Burying the Slavery and Justice report must be understood within the broader national political context. The change occurred amid a federal crackdown on diversity initiatives in higher education, the reinstallation of confederate monuments and Trump administration attempts to undercut the work of the National Museum of African American History and Culture by forcibly controlling the institution’s exhibitions. If terminating the program was a way to appease the Trump administration, then the issue is even more concerning, as it relinquishes academic freedom in the face of government pressure. In taking the Slavery and Justice report off the first-year curriculum, Brown has set a sad precedent. Just as the University’s report led dozens of schools to confront racist histories, its retirement might push other schools and institutions to abandon discussions about critical histories and methods of modern-day acknowledgement of the past, such as the ever-tumultuous debate surrounding reparations.
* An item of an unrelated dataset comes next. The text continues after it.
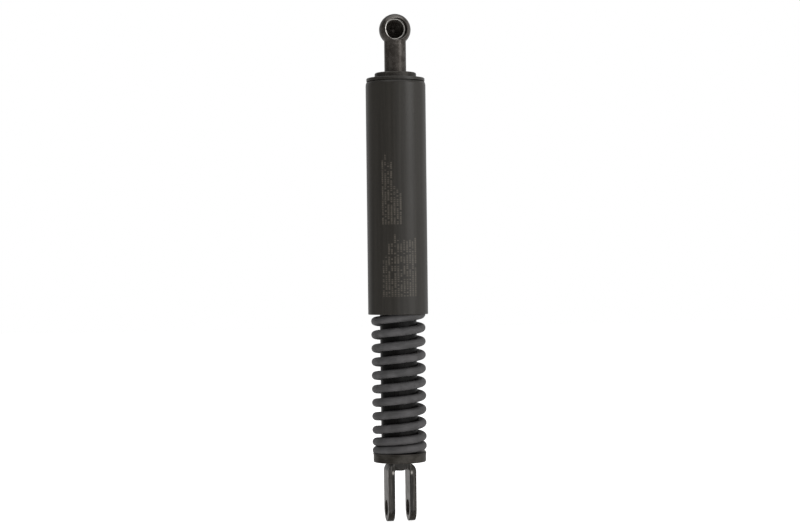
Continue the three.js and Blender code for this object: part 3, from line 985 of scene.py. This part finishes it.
def make_rod():
    """The rod, its stud through the piston below and its thread through the cap above."""
    rod = Span("piston_rod")
    shoulder = Span("orifice_disc").top
    upper = Span("rod_end_washer").bottom
    profile = [
        (0, rod.bottom),
        (ROD_STUD_RADIUS, rod.bottom, 0.6),
        (ROD_STUD_RADIUS, shoulder),
        (rod.radius, shoulder, 0.3),
        (rod.radius, upper, 0.3),
        (ROD_THREAD_RADIUS, upper),
        (ROD_THREAD_RADIUS, rod.top, 0.6),
        (0, rod.top),
    ]
    return turned("chromed_shaft", profile)


def make_piston():
    """The piston, with a groove for its ring."""
    piston = Span("piston")
    low = piston.bottom + PISTON_LAND
    high = low + PISTON_GROOVE_WIDTH
    profile = [
        (STUD_BORE, piston.bottom, 0.2),
        (piston.radius, piston.bottom, 0.6),
        (piston.radius, low, 0.2),
        (PISTON_GROOVE_RADIUS, low, 0.3),
        (PISTON_GROOVE_RADIUS, high, 0.3),
        (piston.radius, high, 0.2),
        (piston.radius, piston.top, 0.6),
        (STUD_BORE, piston.top, 0.2),
    ]
    return turned("piston_head", profile)


def make_orifice_disc():
    disc = Span("orifice_disc")
    return washer("throttle_disc", STUD_BORE, disc.radius, disc.bottom, disc.top, 0.12)


NUT_BORE = 3.1
NUT_CORNER_DROP = 0.5


def make_nut():
    """A hexagon, its corners turned down, round a bore."""
    nut = Span("piston_nut")
    corner = nut.radius * MM
    angles = [math.radians(60 * side) for side in range(6)]
    hexagon = [(corner * math.cos(a), corner * math.sin(a)) for a in angles]
    made = prism("hex_nut", hexagon, nut.bottom * MM, nut.top * MM)
    drop = NUT_CORNER_DROP
    blank = [
        (0, nut.bottom),
        (nut.radius - 2 * drop, nut.bottom),
        (nut.radius + 0.1, nut.bottom + drop),
        (nut.radius + 0.1, nut.top - drop),
        (nut.radius - 2 * drop, nut.top),
        (0, nut.top),
    ]
    combine(made, turned("blank", blank), "INTERSECT")
    low = nut.bottom - 1
    high = nut.top + 1
    bore = [(0, low), (NUT_BORE, low), (NUT_BORE, high), (0, high)]
    combine(made, turned("bore", bore), "DIFFERENCE")
    return made


SPLIT_RING_RADIUS = 9.66
SPLIT_RING_BORE = 8
SPLIT_RING_GAP = math.degrees(0.06)


def make_piston_ring():
    """A split ring with a square section and slightly rounded edges."""
    ring = Span("piston_ring")
    end = 360 - SPLIT_RING_GAP
    outline = arc(0, 0, SPLIT_RING_RADIUS, SPLIT_RING_GAP, end, SMALL_SIDES)
    outline += arc(0, 0, SPLIT_RING_BORE, end, SPLIT_RING_GAP, SMALL_SIDES)
    flat = [(x * MM, y * MM) for x, y in outline]
    made = prism("split_ring", flat, ring.bottom * MM, ring.top * MM)
    soften(made, 0.12, 2)
    return made


# Cover tube, cap and collar.

COVER_SIDES = 160
COVER_BORE = 16.8
CORNER_IN = 0.6
CORNER_DOWN = 2.4


def make_cover():
    cover = Span("outer_tube")
    shoulder = cover.top - CORNER_DOWN
    profile = [
        (COVER_BORE, cover.bottom, 0.15),
        (cover.radius, cover.bottom, 0.35),
        (cover.radius, shoulder, 2.0),
        (cover.radius - 0.2 * CORNER_IN, shoulder + 0.5 * CORNER_DOWN, 1.0),
        (cover.radius - CORNER_IN, cover.top, 0.4),
        (COVER_BORE - CORNER_IN, cover.top, 0.15),
        (COVER_BORE, shoulder + 0.4, 0.3),
    ]
    return turned("cover_tube", profile, COVER_SIDES)


def make_cap():
    """The cap, its spigot grooved so that the cover tube's top edge is rolled in behind its flange."""
    cap = Span("top_cap")
    spigot = COVER_BORE - 0.1
    groove = spigot - CORNER_IN
    flange = Span("outer_tube").top + 0.4
    profile = [
        (SHOULDER_BORE, cap.bottom, 0.2),
        (spigot, cap.bottom, 0.2),
        (spigot, cap.bottom + 0.5, 0.2),
        (groove, cap.bottom + 1, 0.3),
        (groove, flange, 0.2),
        (cap.radius, flange, 0.2),
        (cap.radius, cap.top, 0.5),
        (SHOULDER_BORE, cap.top, 0.2),
    ]
    return turned("end_cap", profile, COVER_SIDES)


def make_collar():
    collar = Span("cap_collar")
    profile = [
        (SHOULDER_BORE, collar.bottom, 0.2),
        (collar.radius, collar.bottom, 0.15),
        (collar.radius, collar.top, 1.0),
        (SHOULDER_BORE, collar.top, 0.2),
    ]
    return turned("cap_boss", profile, TURNED_SIDES)


# Ball socket: heights in these profiles run from the middle of the head towards its mouth, along -Y.

NECK_RADIUS = 6.55
MOUTH = -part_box("ball_socket")[0].y / MM
SPOT_FACE_RADIUS = 9.0
SOCKET_BORE = 6.55
SEAT_RADIUS = 5.6
SEAT_DEPTH = 3.3
GROOVE_RADIUS = 7.35
GROOVE_AT = 3.9
GROOVE_WIDTH = 1.1
MOUTH_SLOPE = 0.25
RING_SHIFT = -0.85
RING_RADIUS = 6.0
RING_WIRE = 0.4
RING_GAP = 0.14
RING_STEPS = 96
RING_SIDES = 16
DISH = 0.5
DIMPLE_RADIUS = 1.5
DIMPLE_DEPTH = 7.4
TO_MOUTH = Matrix.Translation((0, 0, SOCKET_CENTRE * MM)) @ Matrix.Rotation(math.radians(90), 4, "X")


def socket_head():
    """A ball with a flat mouth that has a rounded rim."""
    rim = math.degrees(math.asin(MOUTH / HEAD_RADIUS))
    profile = arc(0, 0, HEAD_RADIUS, -90, rim, 40)
    profile[0] = (0, -HEAD_RADIUS)
    profile[-1] = (*profile[-1], 0.2)
    return turned("socket_body", [*profile, (0, MOUTH)], TURNED_SIDES, TO_MOUTH)


def socket_neck():
    """The neck, cut back where the spot face runs into it."""
    collar = Span("cap_collar").top
    top = SOCKET_CENTRE - 4
    profile = [(0, collar), (NECK_RADIUS, collar, 0.25), (NECK_RADIUS, top), (0, top)]
    neck = turned("neck", profile, TURNED_SIDES)
    face = MOUTH - 0.02
    spot = [(0, face), (SPOT_FACE_RADIUS, face), (SPOT_FACE_RADIUS, face + 5), (0, face + 5)]
    combine(neck, turned("spot_face", spot, TURNED_SIDES, TO_MOUTH), "DIFFERENCE")
    soften(neck, 0.12, 2)
    return neck


def socket_hollow():
    """The ball's seat, the bore with its ring groove, and a shallow dish round the mouth."""
    low = GROOVE_AT - GROOVE_WIDTH / 2
    high = GROOVE_AT + GROOVE_WIDTH / 2
    profile = [
        (0, -DIMPLE_DEPTH),
        (DIMPLE_RADIUS, 0.7 - DIMPLE_DEPTH, 0.15),
        (SEAT_RADIUS, -SEAT_DEPTH, 0.12),
        (SOCKET_BORE, -SEAT_DEPTH, 0.12),
        (SOCKET_BORE, low, 0.1),
        (GROOVE_RADIUS, low, 0.1),
        (GROOVE_RADIUS, high, 0.1),
        (SOCKET_BORE, high, 0.1),
        (SOCKET_BORE, MOUTH - MOUTH_SLOPE * DISH, 0.1),
        (SOCKET_BORE + 2 * DISH, MOUTH + MOUTH_SLOPE * DISH),
        (0, MOUTH + MOUTH_SLOPE * DISH),
    ]
    return turned("hollow", profile, TURNED_SIDES, TO_MOUTH)


def make_socket():
    body = socket_head()
    combine(body, socket_neck(), "UNION")
    combine(body, socket_hollow(), "DIFFERENCE")
    top = Span("piston_rod").top + 1
    below = Span("cap_collar").bottom - 5
    hole = [(0, below), (SHOULDER_BORE, below), (SHOULDER_BORE, top), (0, top)]
    combine(body, turned("rod_hole", hole), "DIFFERENCE")
    return body


def make_snap_ring():
    """An open wire ring that lies over to one side of its groove, its gap towards -X."""
    maker = bmesh.new()
    rings = []
    for step in range(RING_STEPS + 1):
        turn = math.pi + RING_GAP + 2 * (math.pi - RING_GAP) * step / RING_STEPS
        outwards = Vector((math.cos(turn), 0, math.sin(turn)))
        centre = Vector((RING_SHIFT, -GROOVE_AT, SOCKET_CENTRE)) + RING_RADIUS * outwards
        points = []
        for side in range(RING_SIDES):
            angle = 2 * math.pi * side / RING_SIDES
            offset = outwards * math.cos(angle) + Vector((0, math.sin(angle), 0))
            points.append((centre + RING_WIRE * offset) * MM)
        rings.append([maker.verts.new(point) for point in points])
    for first, second in zip(rings, rings[1:]):
        join_rings(maker, first, second)
    maker.faces.new(rings[0])
    maker.faces.new(rings[-1])
    ring = to_object("snap_ring", maker)
    soften(ring, 0.12, 2)
    return ring


# The whole strut.


def build_strut():
    cover = cover_paint()
    black = blackened_steel()
    bare = bare_steel()
    plastic = black_plastic()
    dress(make_fork(), "cylinder", fork_steel(), "fork")
    dress(make_end_plug(), "cylinder", black, "end_plug")
    dress(make_lower_seat(), "cylinder", black, "lower_spring_seat")
    dress(make_shim(), "cylinder", black, "lower_seat_shim")
    dress(make_pressure_tube(), "cylinder", tube_paint(), "pressure_tube")
    dress(make_guide(), "cylinder", sintered_bronze(), "rod_guide")
    dress(make_seal(), "cylinder", seal_rubber(), "rod_seal")
    dress(make_retainer(), "cylinder", bare, "seal_retainer")
    dress_spring(make_spring(), spring_coating(), ground_steel())
    dress(make_upper_seat(), "spring_seat", bare, "upper_spring_seat")
    dress(make_slip_washer(), "spring_seat", plastic, "slip_washer")
    dress(make_rod_end_washer(), "rod", bare, "rod_end_washer")
    dress(make_rod(), "rod", chromed_rod(), "piston_rod")
    dress(make_piston(), "rod", bare, "piston")
    dress(make_orifice_disc(), "rod", bare, "orifice_disc")
    dress(make_nut(), "rod", bare, "piston_nut")
    dress(make_piston_ring(), "piston_ring", plastic, "piston_ring")
    dress(make_cover(), "rod", cover, "outer_tube")
    dress(make_cap(), "rod", cover, "top_cap")
    dress(make_collar(), "rod", black, "cap_collar")
    dress(make_socket(), "rod", forged_steel(), "ball_socket")
    dress(make_snap_ring(), "rod", bright_wire(), "socket_ring")


# Studio.

VIEW_AZIMUTH = -10.5
VIEW_DISTANCE = 1.149
VIEW_HEIGHT = 0.1407
AIM_HEIGHT = 0.1459
AIM_ASIDE = 0.00145
VIEW_ROLL = 0.68
LENS = 86.0
SURROUND = 0.16
FLOOR_REACH = 4.0
FLOOR_GAP = 0.0005
WARM = (1.0, 0.94, 0.88)


def heading(azimuth):
    """The level direction towards an azimuth: 0 is -Y, and 90 is +X."""
    angle = math.radians(azimuth)
    return Vector((math.sin(angle), -math.cos(angle), 0))


def add_camera():
    data = bpy.data.cameras.new("view")
    data.lens = LENS
    data.sensor_width = 36
    data.clip_start = 0.05
    data.clip_end = 20
    camera = bpy.data.objects.new("view", data)
    bpy.context.scene.collection.objects.link(camera)
    aside = heading(VIEW_AZIMUTH + 90) * AIM_ASIDE
    camera.location = heading(VIEW_AZIMUTH) * VIEW_DISTANCE + aside + Vector((0, 0, VIEW_HEIGHT))
    aim = aside + Vector((0, 0, AIM_HEIGHT))
    camera.rotation_mode = "QUATERNION"
    level = (aim - camera.location).to_track_quat("-Z", "Y")
    camera.rotation_quaternion = level @ Quaternion((0, 0, 1), -math.radians(VIEW_ROLL))
    bpy.context.scene.camera = camera


def add_softbox(name, azimuth, distance, height, width, tall, radiance, tilt=0.0):
    """A softbox that faces the strut. Its radiance is what a mirror in its light would show."""
    data = bpy.data.lights.new(name, "AREA")
    data.shape = "RECTANGLE"
    data.size = width
    data.size_y = tall
    data.energy = radiance * width * tall * math.pi
    light = bpy.data.objects.new(name, data)
    bpy.context.scene.collection.objects.link(light)
    light.location = heading(azimuth) * distance + Vector((0, 0, height))
    aim = Vector((0, 0, height - math.tan(math.radians(tilt)) * distance))
    light.rotation_mode = "QUATERNION"
    light.rotation_quaternion = (aim - light.location).to_track_quat("-Z", "Y")
    light.visible_camera = False
    return light


def add_world():
    """White where the camera sees it, and a dim grey for everything else."""
    world = bpy.data.worlds.new("studio")
    world.use_nodes = True
    bpy.context.scene.world = world
    nodes = world.node_tree.nodes
    links = world.node_tree.links
    surround = nodes["Background"]
    surround.inputs["Color"].default_value = (SURROUND, SURROUND, SURROUND, 1)
    backdrop = nodes.new("ShaderNodeBackground")
    backdrop.inputs["Color"].default_value = (1, 1, 1, 1)
    choice = nodes.new("ShaderNodeMixShader")
    seen = nodes.new("ShaderNodeLightPath")
    links.new(seen.outputs["Is Camera Ray"], choice.inputs[0])
    links.new(surround.outputs[0], choice.inputs[1])
    links.new(backdrop.outputs[0], choice.inputs[2])
    links.new(choice.outputs[0], nodes["World Output"].inputs[0])


def add_floor():
    maker = bmesh.new()
    reach = FLOOR_REACH
    corners = [(-reach, -reach), (reach, -reach), (reach, reach), (-reach, reach)]
    level = CAD_LOW.z - FLOOR_GAP
    maker.faces.new([maker.verts.new((x, y, level)) for x, y in corners])
    floor = to_object("floor", maker)
    floor.data.materials.append(pale_floor())
    floor.visible_glossy = False
    floor.visible_shadow = False


def build_studio():
    """Each softbox: azimuth, distance and height, then width and tallness in metres, then radiance."""
    add_camera()
    add_world()
    add_floor()
    add_softbox("key", 45, 0.9, 0.55, 0.44, 0.7, 1.65)
    add_softbox("key_low", 45, 0.9, 0.0, 0.44, 0.4, 0.5)
    add_softbox("right_back", 132, 1.0, 0.25, 0.9, 1.3, 0.3)
    add_softbox("left_back", -162, 1.0, 0.25, 0.9, 1.3, 0.26)
    left_low = add_softbox("left_low", -168, 1.0, -0.12, 0.5, 0.22, 0.36)
    left_low.data.color = WARM
    add_softbox("front_fill", 10, 1.0, 0.30, 0.7, 1.1, 0.32)
    add_softbox("right_fill", 82, 1.0, 0.30, 0.8, 1.1, 0.32)
    add_softbox("low", 12, 0.8, -0.2, 0.16, 0.12, 6.0, tilt=-15)
    add_softbox("overhead", 0, 0.001, 1.3, 1.6, 1.6, 1.0, tilt=89.9)
    bpy.context.scene.view_settings.view_transform = "Standard"


build_strut()
build_studio()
Without a robust system in place for students to learn about Brown’s history with slavery, the University is abandoning Simmons’s mission “to teach us about ourselves.” If administrators argue that the old system of discussion during first-year orientation didn’t work, Brown should find ways to reintegrate the Slavery and Justice report back into the first-year curriculum. The University could reinstate the mandatory reading program, offer lectures and mini discussions on the topic or work with student filmmakers to make a documentary about its findings.

Current students are Brown’s history and future. To create Brunonians who can make positive change in the world today, Brown must re-commit to remembering its past.